My soul will wait for yours, I promise you I will find your soul, I promise you, I will hug it and the more you try to get rid of me, I will hug you tighter. I will keep telling you:
I LOVE YOU, I LOVE YOU, I LOVE YOU ANDREW. And I will never stop it until my soul dies too.
Please do not forget the reason I called tonight was to tell how much I am in love with you and I am deeply sorry for breaking your heart. I called to say you will never know how much I wanted you to be happy even if it was not me in your arms. If I knew I had to work in your home for you, to cook food for you and your wife and clean your home, and this would make you happier than anything else, I swear to god, I would do it happily. I would cry when I would make your bed with her, and I would lay on where you lay for hours to smell you, but I would tolerate this endless pain only because I knew it would make you happy.
I wish, I wish my wish could come true.

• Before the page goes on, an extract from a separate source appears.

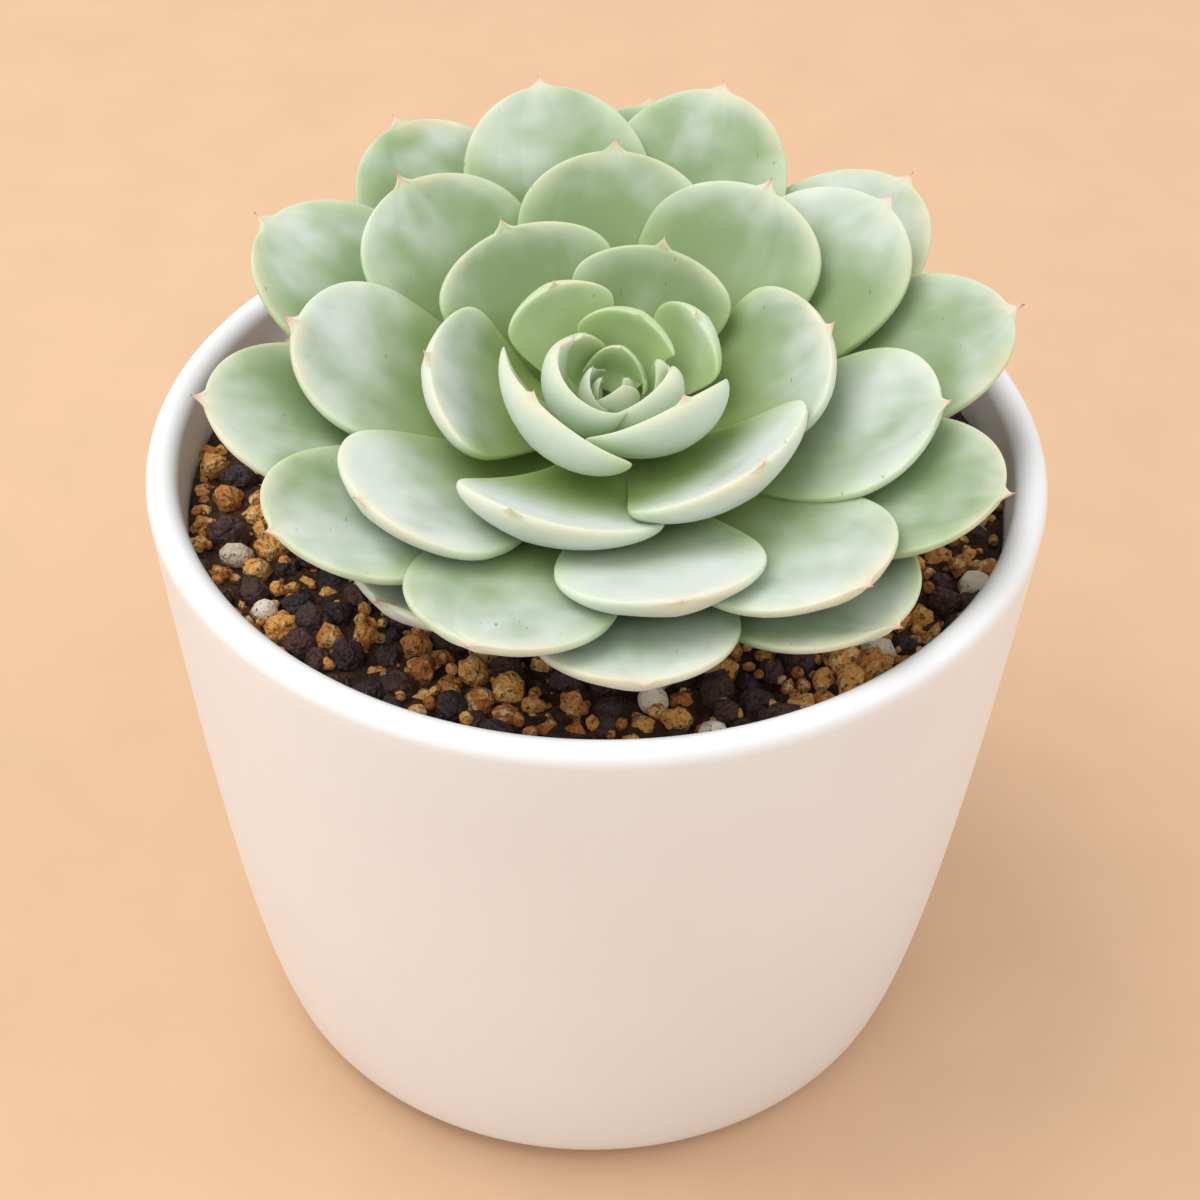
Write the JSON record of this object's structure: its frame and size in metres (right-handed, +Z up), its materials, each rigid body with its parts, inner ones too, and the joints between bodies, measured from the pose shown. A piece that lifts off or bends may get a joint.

I wish me and you magically could go back to the time you loved me and wanted me for yourself so much. I knew what things I would fix at that time. I know how much and how I would give my love to you…but this dream like many other dreams will never come true.
I always will love you Andrew. I always will love you, kiss you and hug you even if I am a dead body with a free soul. My soul will be yours for hamisheh.
I love you and I always will love you, I love you Andrew, my love for you will never end, never, never.